Но самым страшным потрясением для меня стало, когда Юлиньг от истощения и нервоза потеряла ребенка. Вот тогда я познала всю злобу ее родителей и родителей Лианга, которые тешили себя надеждой, что узнав о беременности невесты, их сын очнется от моих чар и женится на ней…
Я была глупа, слепа и до невозможности эгоистична в желании держать Джи Линя рядом с минимальной потерей для себя, при этом играть в его опасные игры. Не то, чтобы позволяла открыто иметь любовницу, но… пусть лучше с ней. К тому же Юлиньг давала ему возможность охладиться и не требовать секса от меня.
Лианг лишь взглядом мажет по невесте, и снова переключается на меня.
— Значит, ничего не меняется… — подмечаю без упрека, но со здоровой толикой сарказма, — девушка до сих пор преданно таскается за тобой, а ты… пользуешь ее и при этом не позволяешь допустить даже мысли, что вы можете быть вместе.
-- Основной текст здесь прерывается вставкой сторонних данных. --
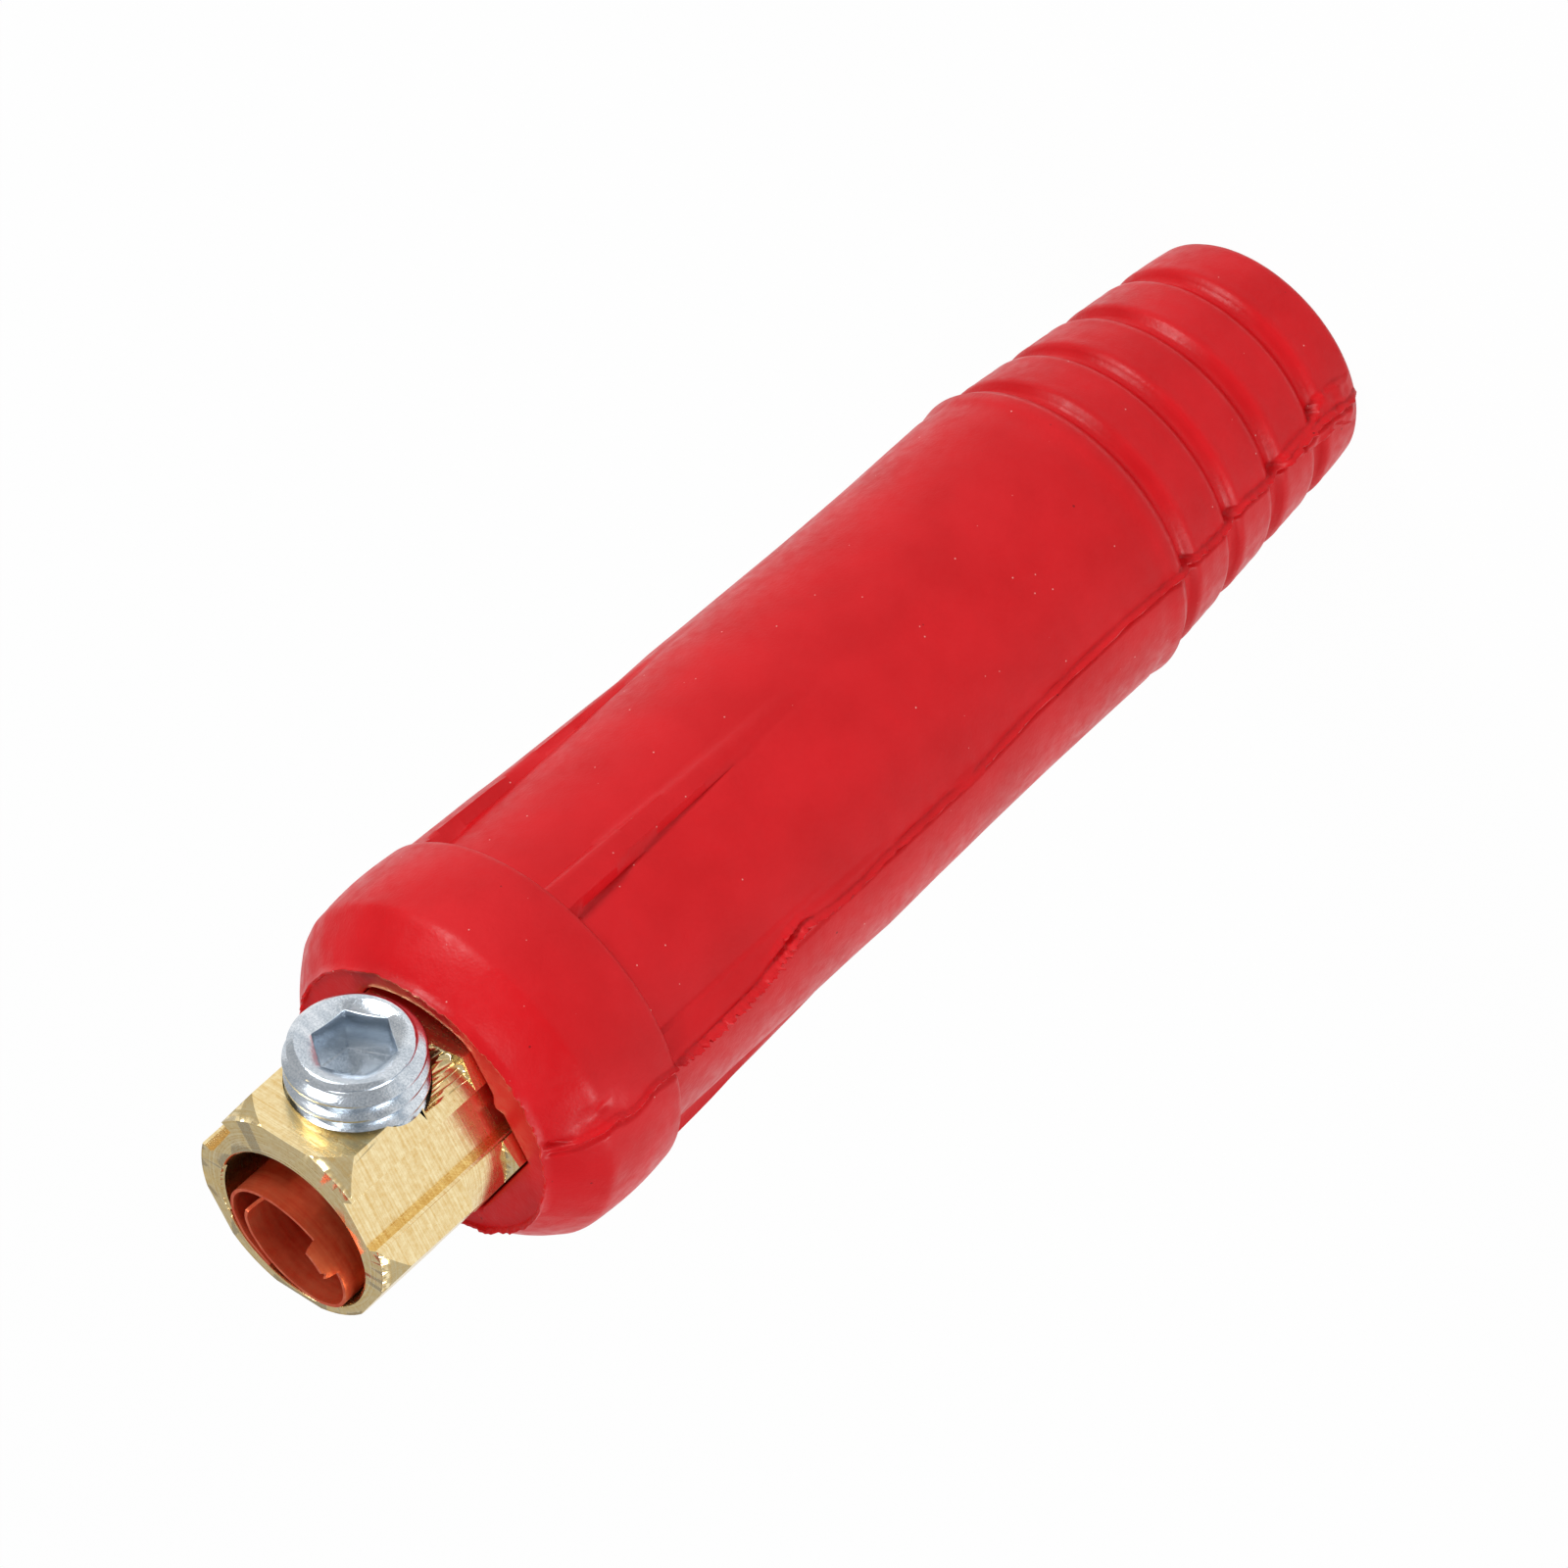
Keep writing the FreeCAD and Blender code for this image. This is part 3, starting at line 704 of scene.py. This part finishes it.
def moulded_rubber():
    """Natural rubber from the mould: red and satin, with fine grain, faint clouds, wrinkles and dust."""
    material, tree = new_material("moulded_red_rubber")
    where = {"Vector": add_node(tree, "ShaderNodeTexCoord").outputs["Object"]}
    clouds = add_node(tree, "ShaderNodeTexNoise", {"Scale": per_mm(CLOUD_SIZE)}, where)
    cloudy = add_node(tree, "ShaderNodeMapRange", {"From Min": 0.35, "From Max": 0.65},
                      {"Value": clouds.outputs["Fac"]})
    reds = {"Color1": from_hex(RUBBER_DEEP), "Color2": from_hex(RUBBER_PALE)}
    red = add_node(tree, "ShaderNodeMixRGB", reds, {"Fac": cloudy.outputs[0]})
    # Pale dust of about 0.15 mm and fewer dark specks: cells whose centre lies close to the surface.
    dust = add_node(tree, "ShaderNodeTexVoronoi", {"Scale": per_mm(DUST_SPACING)}, where)
    near_dust = {"From Min": 0.02, "From Max": 0.045, "To Min": 0.7, "To Max": 0.0}
    dusty = add_node(tree, "ShaderNodeMapRange", near_dust, {"Value": dust.outputs["Distance"]})
    dusted = add_node(tree, "ShaderNodeMixRGB", {"Color2": from_hex(DUST_COLOUR)},
                      {"Fac": dusty.outputs[0], "Color1": red.outputs[0]})
    specks = add_node(tree, "ShaderNodeTexVoronoi", {"Scale": per_mm(SPECK_SPACING)}, where)
    near_speck = {"From Min": 0.02, "From Max": 0.035, "To Min": 0.7, "To Max": 0.0}
    specked = add_node(tree, "ShaderNodeMapRange", near_speck, {"Value": specks.outputs["Distance"]})
    colour = add_node(tree, "ShaderNodeMixRGB", {"Color2": from_hex(SPECK_COLOUR)},
                      {"Fac": specked.outputs[0], "Color1": dusted.outputs[0]})
    patches = add_node(tree, "ShaderNodeTexNoise", {"Scale": per_mm(SHEEN_SIZE)}, where)
    satin = {"From Min": 0.3, "From Max": 0.7, "To Min": 0.3, "To Max": 0.46}
    sheen = add_node(tree, "ShaderNodeMapRange", satin, {"Value": patches.outputs["Fac"]})
    wrinkles = add_node(tree, "ShaderNodeTexNoise", {"Scale": per_mm(WRINKLE_SIZE)}, where)
    wrinkled = add_node(tree, "ShaderNodeBump", {"Distance": WRINKLE_HEIGHT * MM},
                        {"Height": wrinkles.outputs["Fac"]})
    fine = add_node(tree, "ShaderNodeTexNoise", {"Scale": per_mm(GRAIN_SIZE), "Detail": 3.0}, where)
    grained = add_node(tree, "ShaderNodeBump", {"Distance": GRAIN_HEIGHT * MM},
                       {"Height": fine.outputs["Fac"], "Normal": wrinkled.outputs[0]})
    surface = {"Base Color": colour.outputs[0], "Roughness": sheen.outputs[0], "Normal": grained.outputs[0]}
    shine = {"Specular IOR Level": RUBBER_SPECULAR}
    finish_material(tree, add_node(tree, "ShaderNodeBsdfPrincipled", shine, surface))
    return material


# How far a tool mark runs along a side before it changes, and how squarely up an end face looks.
MARK_LENGTH = 9.0
END_FACE_UP = (0.85, 0.95)


def tool_marks(tree, coordinates, pitch):
    """Fine marks of this pitch in millimetres: level lines on the sides, and rings on the end face."""
    where = {"Vector": coordinates.outputs["Object"]}
    fine = {"Scale": 1.0, "Detail": 2.0}
    along_sides = (per_mm(MARK_LENGTH), per_mm(MARK_LENGTH), per_mm(pitch))
    sides = add_node(tree, "ShaderNodeMapping", {"Scale": along_sides}, where)
    lines = add_node(tree, "ShaderNodeTexNoise", fine, {"Vector": sides.outputs[0]})
    across_end = (per_mm(pitch), per_mm(pitch), 0.0)
    end = add_node(tree, "ShaderNodeMapping", {"Scale": across_end}, where)
    radius = add_node(tree, "ShaderNodeVectorMath", links={0: end.outputs[0]}, operation="LENGTH")
    rings = add_node(tree, "ShaderNodeTexNoise", fine, {"W": radius.outputs["Value"]}, noise_dimensions="1D")
    facing = add_node(tree, "ShaderNodeSeparateXYZ", links={0: coordinates.outputs["Normal"]})
    upward = add_node(tree, "ShaderNodeMapRange", {"From Min": END_FACE_UP[0], "From Max": END_FACE_UP[1]},
                      {"Value": facing.outputs["Z"]})
    return add_node(tree, "ShaderNodeMixRGB", links={
        "Fac": upward.outputs[0], "Color1": lines.outputs["Fac"], "Color2": rings.outputs["Fac"]}).outputs[0]


def bare_metal(name, dark, pale, marks_pitch, grit, rough, marks_depth, grit_depth, metallic=1.0):
    """A metal whose tool marks and grit change its colour, its roughness and its surface."""
    material, tree = new_material(name)
    coordinates = add_node(tree, "ShaderNodeTexCoord")
    marks = tool_marks(tree, coordinates, marks_pitch)
    coarse = {"Scale": per_mm(grit), "Detail": 4.0, "Roughness": 0.65}
    gritty = add_node(tree, "ShaderNodeTexNoise", coarse, {"Vector": coordinates.outputs["Object"]})
    both = add_node(tree, "ShaderNodeMixRGB", {"Fac": 0.5},
                    {"Color1": marks, "Color2": gritty.outputs["Fac"]})
    tone = add_node(tree, "ShaderNodeMapRange", {"From Min": 0.36, "From Max": 0.64},
                    {"Value": both.outputs[0]})
    tones = {"Color1": from_hex(dark), "Color2": from_hex(pale)}
    colour = add_node(tree, "ShaderNodeMixRGB", tones, {"Fac": tone.outputs[0]})
    duller = {"To Min": rough[1], "To Max": rough[0]}
    dull = add_node(tree, "ShaderNodeMapRange", duller, {"Value": tone.outputs[0]})
    marked = add_node(tree, "ShaderNodeBump", {"Distance": marks_depth * MM}, {"Height": marks})
    pitted = add_node(tree, "ShaderNodeBump", {"Distance": grit_depth * MM},
                      {"Height": gritty.outputs["Fac"], "Normal": marked.outputs[0]})
    finish_material(tree, add_node(tree, "ShaderNodeBsdfPrincipled", {"Metallic": metallic}, {
        "Base Color": colour.outputs[0], "Roughness": dull.outputs[0], "Normal": pitted.outputs[0]}))
    return material


def machined_brass():
    """Free-cutting brass bar, milled and turned: warm and bright, with fine lines across its flats."""
    return bare_metal("machined_brass", "#E6C482", "#FFEDBC", marks_pitch=0.2, grit=0.5,
                      rough=(0.16, 0.3), marks_depth=0.006, grit_depth=0.004)


def zinc_plated_steel():
    """Zinc over the rough skin of a rolled screw: bluish white, gritty, with dark pores."""
    return bare_metal("zinc_plated_steel", "#A9B5C1", "#F0F5FA", marks_pitch=1.5, grit=0.16,
                      rough=(0.12, 0.22), marks_depth=0.002, grit_depth=0.014)


def copper_sheet():
    """Thin rolled copper sheet, slightly tarnished, so less metallic: red, smooth, with faint lines."""
    return bare_metal("rolled_copper", "#D84A28", "#F07A52", marks_pitch=0.5, grit=1.2,
                      rough=(0.3, 0.42), marks_depth=0.004, grit_depth=0.006, metallic=0.7)


def set_camera():
    """The photograph's view, as the scene's camera."""
    data = bpy.data.cameras.new("photo_camera")
    data.sensor_width = SENSOR_WIDTH
    data.lens = FOCAL_LENGTH
    data.clip_start = 0.01
    data.clip_end = 20.0
    camera = bpy.data.objects.new("photo_camera", data)
    camera.location = Vector(EYE) * MM
    camera.rotation_euler = Euler([math.radians(a) for a in EYE_TURN], "XYZ")
    bpy.context.scene.collection.objects.link(camera)
    bpy.context.scene.camera = camera


def area_light(name, place, target, size, power):
    """A soft rectangular lamp at a place, turned to a target, both in metres."""
    data = bpy.data.lights.new(name, "AREA")
    data.shape = "RECTANGLE"
    data.size, data.size_y = size
    data.energy = power
    lamp = bpy.data.objects.new(name, data)
    lamp.location = place
    lamp.rotation_euler = (Vector(target) - Vector(place)).to_track_quat("-Z", "Y").to_euler()
    bpy.context.scene.collection.objects.link(lamp)


def by_ray(tree, seen, mirrored, lighting):
    """A value that differs for what the camera sees, for what shiny things mirror and for plain lighting."""
    rays = add_node(tree, "ShaderNodeLightPath")
    mirroring = {0: rays.outputs["Is Glossy Ray"], 1: rays.outputs["Is Transmission Ray"]}
    shiny = add_node(tree, "ShaderNodeMath", links=mirroring, operation="MAXIMUM")
    unseen = add_node(tree, "ShaderNodeMapRange", {"To Min": lighting, "To Max": mirrored},
                      {"Value": shiny.outputs[0]})
    return add_node(tree, "ShaderNodeMapRange", {"To Max": seen}, {
        "Value": rays.outputs["Is Camera Ray"], "To Min": unseen.outputs[0]}).outputs[0]


def lay_floor():
    """A plain white floor: almost all of it shows as white, and a thin share of the shadow stays."""
    deselect()
    bpy.ops.mesh.primitive_plane_add(size=FLOOR_SIZE, location=(0, 0, -FLOOR_DROP * MM))
    floor = bpy.context.object
    floor.name = "studio_floor"
    material, tree = new_material("white_studio_floor")
    matt = add_node(tree, "ShaderNodeBsdfDiffuse", {"Color": (0.8, 0.8, 0.8, 1)})
    white = add_node(tree, "ShaderNodeEmission", {"Color": (1, 1, 1, 1), "Strength": 1.0})
    share = by_ray(tree, *FLOOR_WHITENESS)
    shaders = {0: share, 1: matt.outputs[0], 2: white.outputs[0]}
    finish_material(tree, add_node(tree, "ShaderNodeMixShader", links=shaders))
    floor.data.materials.append(material)


def set_lights():
    """The white room and the soft lamps."""
    world = bpy.data.worlds.new("white_studio")
    world.use_nodes = True
    tree = world.node_tree
    tree.nodes["Background"].inputs["Color"].default_value = (1, 1, 1, 1)
    tree.links.new(by_ray(tree, *ROOM_LEVELS), tree.nodes["Background"].inputs["Strength"])
    bpy.context.scene.world = world
    for name, place, size, power in LAMPS:
        area_light(name, place, LAMP_TARGET, size, power)


def dress(piece, node, body, material):
    """The piece stands for a CAD node, rides on that node's body and takes its material."""
    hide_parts(node)
    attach(piece, body)
    piece.data.materials.clear()
    piece.data.materials.append(material)


dress(model_boot(), "rubber_boot", "boot", moulded_rubber())
dress(model_core(), "brass_core", "core", machined_brass())
dress(model_screw(), "set_screw", "screw", zinc_plated_steel())
dress(model_liner(), "copper_liner", "core", copper_sheet())

bpy.context.scene.view_settings.view_transform = "Standard"
set_camera()
set_lights()
lay_floor()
— Тебя это раньше не волновать.
— Молчала.
— Не злится. Ей не соперничать с тобой, Гуань-Инь. Ты мой девушка, и в эта ситуация должен больше злиться я.
— Неправда, я не твоя. На данный момент я — девушка Шумахера, — уточняю безлико.
— Не заигрываться, иначе война не избежать.
— Пойдешь против Шуваловых?
— Меня это не пугать. Просто не видеть реальной угроза, а вот ты… То ли по незнанию так отважна, то ли от отчаяния терять связь с реальность. Этот парень не для тебя.
— Думаешь, он не заслуживает такую, как я? Слишком плоха для него?
— Твой юмор стать черным и сейчас не к места. Шувалов… не здоров.
— До желчи приятно сознавать, что благородством ни один из моих маньяков-ухажеров не блещет… — подытоживаю с едким смешком, чтобы уязвить посильнее.
Джи Линь обласкивает мое лицо маслеными глазами. Криво усмехается:
— Ты себе красок альтруизм и нормальность не приписывать. Каков жертва, таков и хищники!
— Спасибо, — роняю, на миг погружаясь в раздумье. От горечи просыпаюсь, только натыкаясь на недовольный взгляд Шумахера. Парень уже вернулся после затянувшегося разговора по телефону. Сидит в пол оборота и пристально смотрит на меня.
Черт! Придется опять оправдываться, а я так не люблю это делать…
— Почему вы так долго, и почему он тебя лапал? — на ухо и зло прошипев, притягивая меня за руку.